Nissan’s long-standing relationship with Renault also continues to evolve. The French automaker remains one of Nissan’s largest shareholders, but its direct involvement has gradually declined in recent years. Renault currently owns 35.71 percent of Nissan, though only 17.05 percent of that stake is held directly.
The remaining portion of Renault’s stake is held within a French trust structure in which the company is the beneficiary. This arrangement reflects a shift in the alliance between the two companies, which once operated with much tighter financial and operational integration. The evolving relationship has left Nissan with greater independence but also less direct support from its longtime partner.
At the same time, Renault has pursued partnerships outside of the Nissan alliance. The company recently reached an agreement with Ford to develop and manufacture two electric vehicles carrying the Ford brand. The first of those vehicles is expected to arrive in 2028, marking a significant collaboration between the two companies in the EV sector.

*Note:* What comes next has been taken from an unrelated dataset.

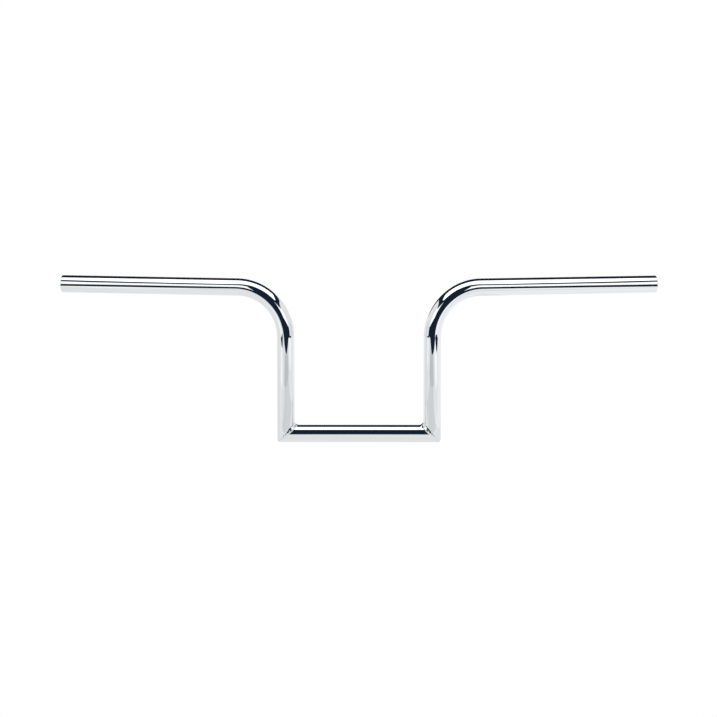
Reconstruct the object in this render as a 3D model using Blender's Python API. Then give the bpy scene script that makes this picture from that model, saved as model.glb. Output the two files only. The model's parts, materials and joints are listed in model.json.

For Nissan, the immediate focus remains the internal restructuring effort now underway. Closing factories, reducing staffing levels, and accelerating vehicle development are central components of the strategy Espinosa is implementing. The success or failure of those changes will likely determine how the company positions itself in the years ahead.
For now, the automaker remains committed to operating independently while it attempts to rebuild its financial stability. Espinosa’s comments highlight the uncertainty surrounding the company’s future but also reflect the scale of the challenges Nissan faces as it works to restore profitability and regain its competitive footing in a rapidly changing global auto market.